**** DATA RECORDS ****
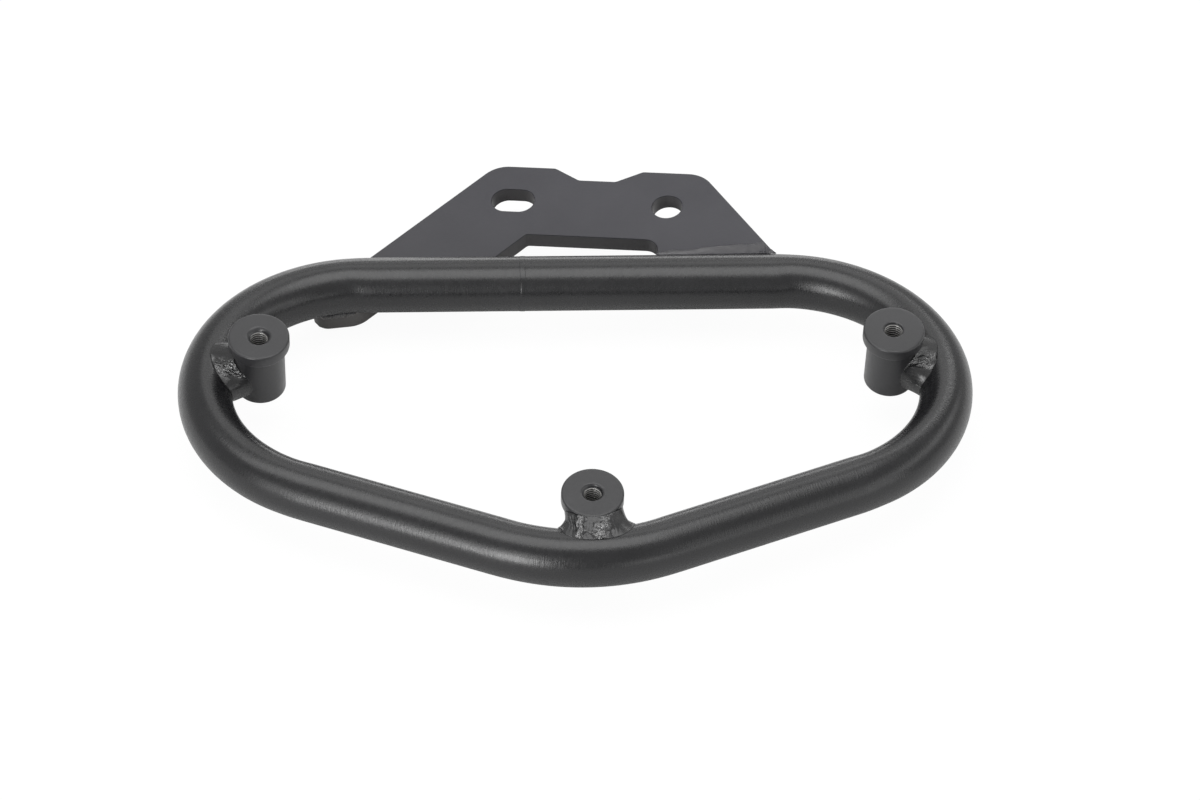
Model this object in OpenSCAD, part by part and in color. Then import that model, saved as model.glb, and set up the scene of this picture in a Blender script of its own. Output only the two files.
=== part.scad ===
// Side carrier for a soft pannier: a bent tube loop with three threaded bosses
// and a laser-cut plate that bolts to the motorbike.
// Origin: centre of the round bolt hole, on the upper face of the plate.
// X runs along the straight side of the loop, Z is square to the loop.

/* [Tube loop] */
// Outer diameter of the tube
tube_d = 18; // [14:0.5:24]
// Wall of the tube
tube_wall = 2; // [1.2:0.1:3]
// Straight side of the loop, between its two bends
straight_l = 137; // [110:1:180]
// Centreline radius of the two side bends
side_r = 50; // [42:1:65]
// Angle turned by each side bend
side_turn = 157; // [150:1:162]
// Centreline radius of the front bend
front_r = 65; // [45:1:90]
// Loss of bar radius where the tube is drawn round a bend
bend_draw = 0.15; // [0.02:0.01:0.3]
// Place of the butt joint along the straight side, from its middle
joint_x = -17; // [-45:1:45]
// Root gap of the butt joint, filled by its weld
joint_gap = 1.6; // [0.8:0.1:3]

/* [Threaded bosses] */
// Diameter of the flange that the pannier plate sits on
flange_d = 19.5; // [18:0.5:26]
// Thickness of the flange
flange_t = 4; // [2:0.5:6]
// Diameter of the boss body
boss_d = 16; // [12:0.5:17.5]
// Height of a boss over all
boss_h = 23.5; // [20:0.5:30]
// Core diameter of the M6 thread
core_d = 5; // [4:0.1:7]
// Diameter of the countersink over the thread
sink_d = 8; // [7.2:0.1:10]
// Edge chamfer of the boss
boss_edge = 0.5; // [0.2:0.1:1]
// Height of the boss faces over the loop's plane, at the straight side
face_rise = 24.8; // [23.5:0.1:28]
// Place of each side boss round its bend, from the end of the loop towards the straight side
side_boss_angle = 10; // [-10:1:20]
// Place of the front boss round the front bend, from its middle
front_boss_angle = 3; // [-8:1:8]
// Root gap between a boss and the tube
boss_gap = 0.1; // [0.05:0.05:0.3]

/* [Mounting plate] */
// Thickness of the plate
plate_t = 6; // [4:0.5:8]
// Round bolt hole
hole_d = 10.5; // [8.5:0.5:12.5]
// Width of the bolt slot
slot_w = 10.5; // [8.5:0.5:12.5]
// Length of the bolt slot, end to end
slot_l = 15; // [13:0.5:20]
// Distance between the round hole and the slot
hole_pitch = 52.3; // [48:0.1:58]
// Edge distance behind the holes
lobe_edge = 15.3; // [13:0.1:18]
// Depth of the waist between the two lobes
waist_depth = 5; // [2:0.5:7]
// Width of the floor of the waist
waist_w = 13; // [8:0.5:18]
// Place of the waist, left of the round hole
waist_x = 25.4; // [22:0.1:28]
// Angle of the sides of the waist
waist_angle = 30; // [20:1:45]
// Left corner of the plate, left of the slot
left_corner = 8.1; // [7:0.1:14]
// Right corner of the plate, right of the round hole
right_corner = 10; // [7:0.1:14]
// Angle of the long left edge
left_angle = 51; // [46:1:55]
// Angle of the right edge
right_angle = 50; // [42:1:58]
// Radius of the two upper corners
corner_r = 10; // [4:0.5:12]
// Radius of the waist's corners
waist_r = 2.5; // [1:0.5:4]
// Upper edge of the notch, in front of the holes
notch_edge = 15; // [13:0.1:18]
// Width of the arm, left of the notch
arm_w = 30.7; // [26:0.1:36]
// Inner edge of the right leg, left of the round hole
leg_in = 0.4; // [0:0.1:5]
// Radius of the notch's right corner
notch_r = 5; // [2:0.5:8]
// Width of the tab that passes under the tube
tab_w = 16; // [12:0.5:20]
// Reach of the tab past the middle of the tube
tab_reach = 2.9; // [0:0.1:4]
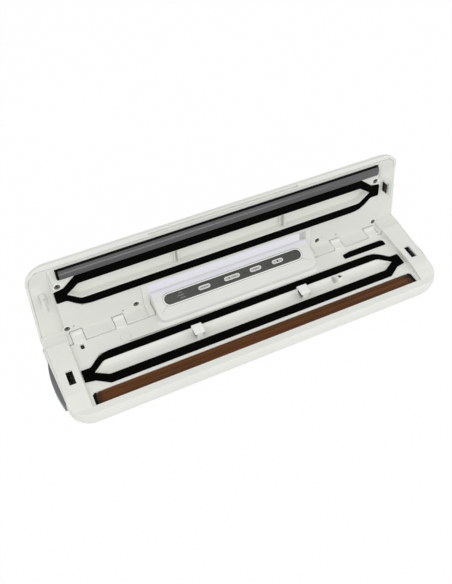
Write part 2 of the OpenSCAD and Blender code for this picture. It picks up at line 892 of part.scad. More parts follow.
****
▸ **THE REQUEST**
Could you quote the material above in full, exactly as it stands?

▸ **RESULT OF THIS EXERCISE**
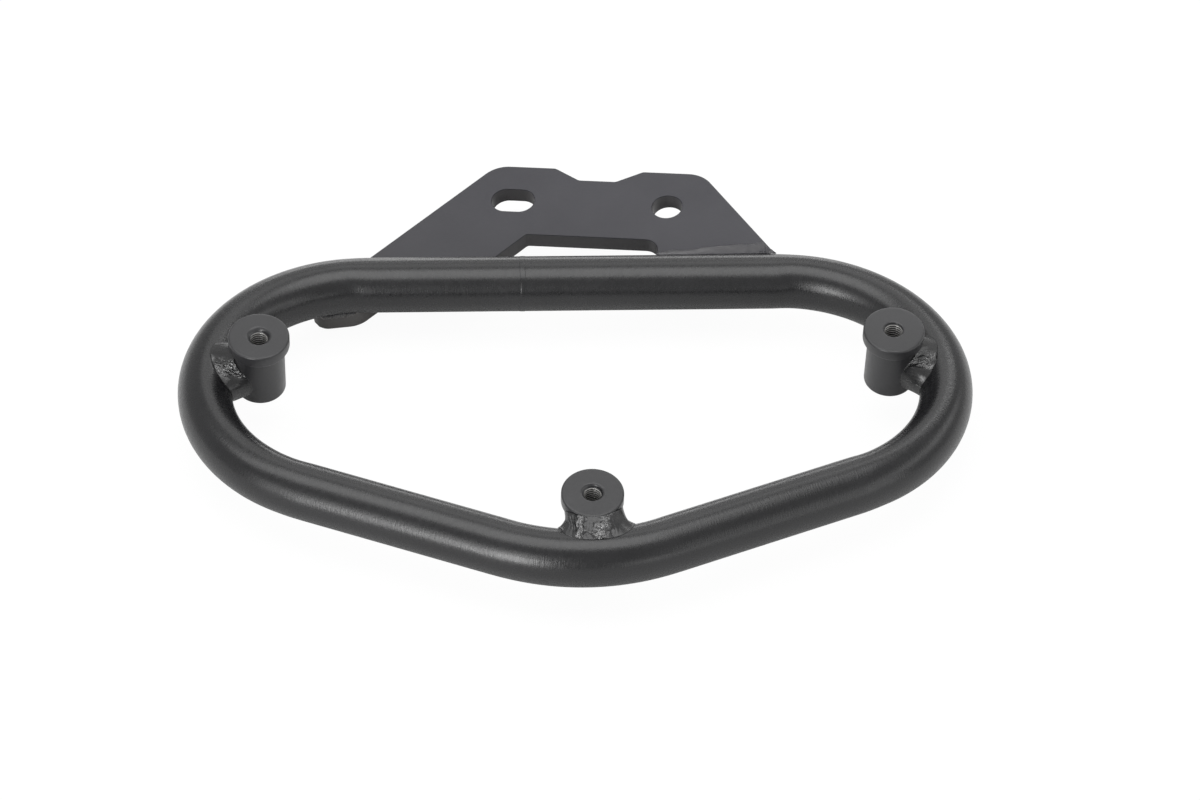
Model this object in OpenSCAD, part by part and in color. Then import that model, saved as model.glb, and set up the scene of this picture in a Blender script of its own. Output only the two files.
=== part.scad ===
// Side carrier for a soft pannier: a bent tube loop with three threaded bosses
// and a laser-cut plate that bolts to the motorbike.
// Origin: centre of the round bolt hole, on the upper face of the plate.
// X runs along the straight side of the loop, Z is square to the loop.

/* [Tube loop] */
// Outer diameter of the tube
tube_d = 18; // [14:0.5:24]
// Wall of the tube
tube_wall = 2; // [1.2:0.1:3]
// Straight side of the loop, between its two bends
straight_l = 137; // [110:1:180]
// Centreline radius of the two side bends
side_r = 50; // [42:1:65]
// Angle turned by each side bend
side_turn = 157; // [150:1:162]
// Centreline radius of the front bend
front_r = 65; // [45:1:90]
// Loss of bar radius where the tube is drawn round a bend
bend_draw = 0.15; // [0.02:0.01:0.3]
// Place of the butt joint along the straight side, from its middle
joint_x = -17; // [-45:1:45]
// Root gap of the butt joint, filled by its weld
joint_gap = 1.6; // [0.8:0.1:3]

/* [Threaded bosses] */
// Diameter of the flange that the pannier plate sits on
flange_d = 19.5; // [18:0.5:26]
// Thickness of the flange
flange_t = 4; // [2:0.5:6]
// Diameter of the boss body
boss_d = 16; // [12:0.5:17.5]
// Height of a boss over all
boss_h = 23.5; // [20:0.5:30]
// Core diameter of the M6 thread
core_d = 5; // [4:0.1:7]
// Diameter of the countersink over the thread
sink_d = 8; // [7.2:0.1:10]
// Edge chamfer of the boss
boss_edge = 0.5; // [0.2:0.1:1]
// Height of the boss faces over the loop's plane, at the straight side
face_rise = 24.8; // [23.5:0.1:28]
// Place of each side boss round its bend, from the end of the loop towards the straight side
side_boss_angle = 10; // [-10:1:20]
// Place of the front boss round the front bend, from its middle
front_boss_angle = 3; // [-8:1:8]
// Root gap between a boss and the tube
boss_gap = 0.1; // [0.05:0.05:0.3]

/* [Mounting plate] */
// Thickness of the plate
plate_t = 6; // [4:0.5:8]
// Round bolt hole
hole_d = 10.5; // [8.5:0.5:12.5]
// Width of the bolt slot
slot_w = 10.5; // [8.5:0.5:12.5]
// Length of the bolt slot, end to end
slot_l = 15; // [13:0.5:20]
// Distance between the round hole and the slot
hole_pitch = 52.3; // [48:0.1:58]
// Edge distance behind the holes
lobe_edge = 15.3; // [13:0.1:18]
// Depth of the waist between the two lobes
waist_depth = 5; // [2:0.5:7]
// Width of the floor of the waist
waist_w = 13; // [8:0.5:18]
// Place of the waist, left of the round hole
waist_x = 25.4; // [22:0.1:28]
// Angle of the sides of the waist
waist_angle = 30; // [20:1:45]
// Left corner of the plate, left of the slot
left_corner = 8.1; // [7:0.1:14]
// Right corner of the plate, right of the round hole
right_corner = 10; // [7:0.1:14]
// Angle of the long left edge
left_angle = 51; // [46:1:55]
// Angle of the right edge
right_angle = 50; // [42:1:58]
// Radius of the two upper corners
corner_r = 10; // [4:0.5:12]
// Radius of the waist's corners
waist_r = 2.5; // [1:0.5:4]
// Upper edge of the notch, in front of the holes
notch_edge = 15; // [13:0.1:18]
// Width of the arm, left of the notch
arm_w = 30.7; // [26:0.1:36]
// Inner edge of the right leg, left of the round hole
leg_in = 0.4; // [0:0.1:5]
// Radius of the notch's right corner
notch_r = 5; // [2:0.5:8]
// Width of the tab that passes under the tube
tab_w = 16; // [12:0.5:20]
// Reach of the tab past the middle of the tube
tab_reach = 2.9; // [0:0.1:4]
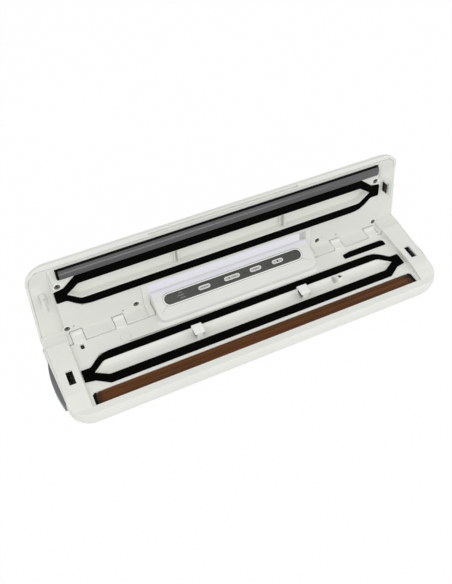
Write part 2 of the OpenSCAD and Blender code for this picture. It picks up at line 892 of part.scad. More parts follow.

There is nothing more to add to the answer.